When to Use a Discrete Expected Value Calculator

This calculator is ideal when your random variable has a finite or countable list of outcomes. Examples include game payoffs, machine failure counts, customer arrivals, insurance claim categories, test score distributions, and sales scenarios. If your variable is continuous, such as height or temperature across a full interval of values, expected value is usually found by integration rather than simple summation.

Best Practices for Interpreting Results

  1. Check that the probability sum is valid before trusting the result.
  2. Make sure the outcomes represent net gains or net losses if you are evaluating financial decisions.
  3. Use expected value for long run comparison, not as a guarantee of short run performance.
  4. Review variance and standard deviation if risk matters.
  5. Use the chart to spot concentration, asymmetry, or heavy weighting in the distribution.

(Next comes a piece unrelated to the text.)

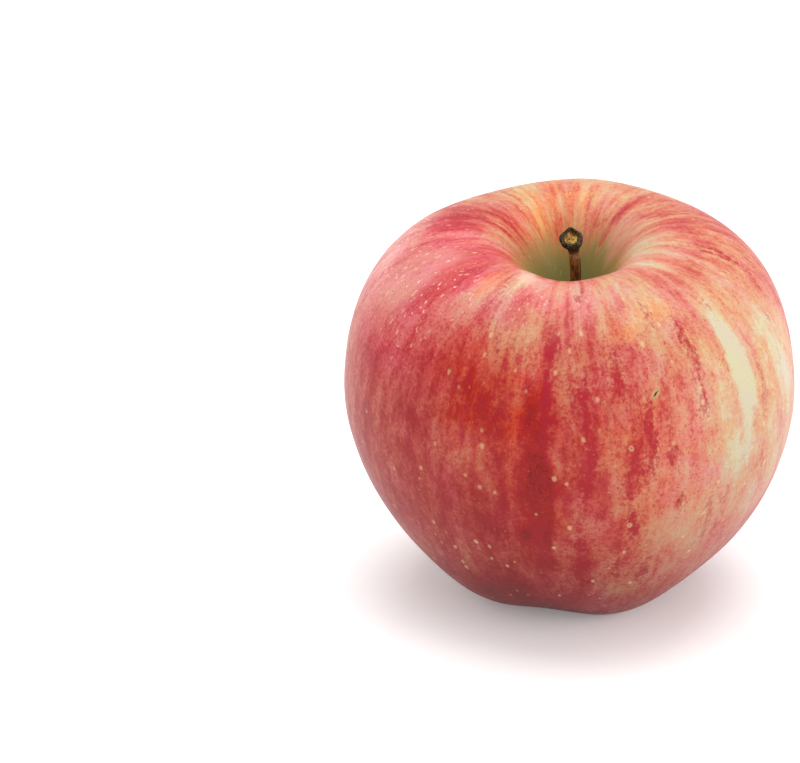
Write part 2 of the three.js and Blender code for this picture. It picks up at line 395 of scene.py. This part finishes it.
def make_sepal(index, material, seat, chance):
    """One dried sepal: its root wraps the tuft in the tube, and below the rim it curls outwards."""
    bm = bmesh.new()
    down = bm.verts.layers.float_vector.new("grain")
    bmesh.ops.create_grid(bm, x_segments=8, y_segments=22, size=0.5)
    length = SEPAL_LENGTH * chance.uniform(0.9, 1.05)
    curl = SEPAL_CURL * chance.uniform(0.8, 1.15)
    twist = chance.uniform(-0.5, 0.5)
    ring = TUFT_RADIUS + SEPAL_RING_GAP
    root_turn = math.pi / SEPALS - SEPAL_SIDE_GAP
    free = length - SEPAL_ROOT_DEPTH
    curl_radius = free / curl
    for vert in bm.verts:
        across, along = vert.co.x * 2, (0.5 - vert.co.y) * length
        share = max(along - SEPAL_ROOT_DEPTH, 0) / free
        vert[down] = (across, share, index)
        ragged = 1 + 0.06 * noise.noise(Vector((index, along * 900, 0)))
        half_width = SEPAL_WIDTH / 2 * (1 - 0.9 * share**1.6) * ragged
        arc = share * curl
        flat = smoothstep(share, 0, 0.5)
        trough = SEPAL_TROUGH * (1 - across * across) * flat
        crinkle = SEPAL_CRINKLE * noise.noise(Vector((across * 2.2, along * 1100, index * 7.3))) * flat
        out = curl_radius * (1 - math.cos(arc))
        drop = min(along, SEPAL_ROOT_DEPTH) + curl_radius * math.sin(arc)
        turn = across * root_turn
        lift = trough + crinkle
        x = lerp(ring * math.cos(turn), ring, flat) + out + lift * math.cos(arc)
        y = lerp(ring * math.sin(turn), half_width * across, flat) + twist * share * share * SEPAL_TWIST
        vert.co = (x, y, SEPAL_ROOT_DEPTH - drop + lift * math.sin(arc))
    bmesh.ops.recalc_face_normals(bm, faces=bm.faces)
    bmesh.ops.solidify(bm, geom=bm.faces, thickness=-SEPAL_THICKNESS)
    bmesh.ops.recalc_face_normals(bm, faces=bm.faces)
    turn = Matrix.Rotation(math.tau * index / SEPALS, 4, "Z")
    bmesh.ops.transform(bm, matrix=Matrix.Translation(seat) @ turn, verts=bm.verts)
    name = f"sepal_leaf_{index + 1}"
    refine(add_piece(name, bm, material, "sepal", f"sepal_{index + 1}"))


def add_thread(bm, root, tip, radius, bow, head):
    """One thin thread from root to tip, bowed sideways, with a rounded head."""
    one = bmesh.new()
    axis = tip - root
    side = axis.cross(Vector((0.3, 0.9, 0.2))).normalized()
    profile = [(0, 0)]
    for step in range(THREAD_STEPS + 1):
        t = step / THREAD_STEPS
        swell = head * smoothstep(t, 0.75, 0.85) * (1 - smoothstep(t, 0.92, 1))
        profile.append((radius * (lerp(1, 0.6, t) + swell), t))
    profile.append((0, 1))
    verts, edges = draw_profile(one, profile)
    spin_closed(one, verts, edges, THREAD_AROUND)
    to_axis = Vector((0, 0, 1)).rotation_difference(axis.normalized()).to_matrix()
    for vert in one.verts:
        t = vert.co.z
        across = to_axis @ Vector((vert.co.x, vert.co.y, 0))
        vert.co = root + axis * t + side * bow * math.sin(math.pi * t) + across
    mesh = bpy.data.meshes.new("thread")
    one.to_mesh(mesh)
    one.free()
    bm.from_mesh(mesh)
    bpy.data.meshes.remove(mesh)


def make_stamens(material, seat, chance):
    """A ring of dried stamens, and the five stouter styles inside it."""
    bm = bmesh.new()
    for i in range(STAMENS):
        angle = math.tau * i / STAMENS + chance.uniform(-0.2, 0.2)
        ring = TUFT_RADIUS * chance.uniform(0.55, 0.95)
        spread = ring * chance.uniform(0.5, 1.25)
        way = Vector((math.cos(angle), math.sin(angle), 0))
        root = seat + way * ring + Vector((0, 0, 1.8 * MM))
        tip = seat + way * spread - Vector((0, 0, chance.uniform(1.6, 3.2) * MM))
        add_thread(bm, root, tip, STAMEN_RADIUS, chance.uniform(-0.5, 0.5) * MM, 1.3)
    for i in range(SEPALS):
        angle = math.tau * (i + 0.5) / SEPALS
        way = Vector((math.cos(angle), math.sin(angle), 0))
        root = seat + way * 0.3 * MM + Vector((0, 0, 2 * MM))
        tip = seat + way * 0.7 * MM - Vector((0, 0, chance.uniform(1.2, 2.2) * MM))
        add_thread(bm, root, tip, STYLE_RADIUS, chance.uniform(-0.3, 0.3) * MM, 0.8)
    bmesh.ops.recalc_face_normals(bm, faces=bm.faces)
    add_piece("stamen_threads", bm, material, "stamen", "stamen_tuft")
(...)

Authoritative Learning Resources

If you want to deepen your understanding of probability distributions, expected value, and random variables, these authoritative sources are excellent places to continue:

Final Takeaway

To find the expected value for a random variable, multiply every possible outcome by its probability and add the products. That single number gives the long run average implied by the distribution. It is one of the most powerful tools in applied probability because it converts uncertainty into a meaningful summary. Use the calculator above whenever you need a fast, accurate way to evaluate a discrete random variable, validate probabilities, and visualize the distribution behind the result.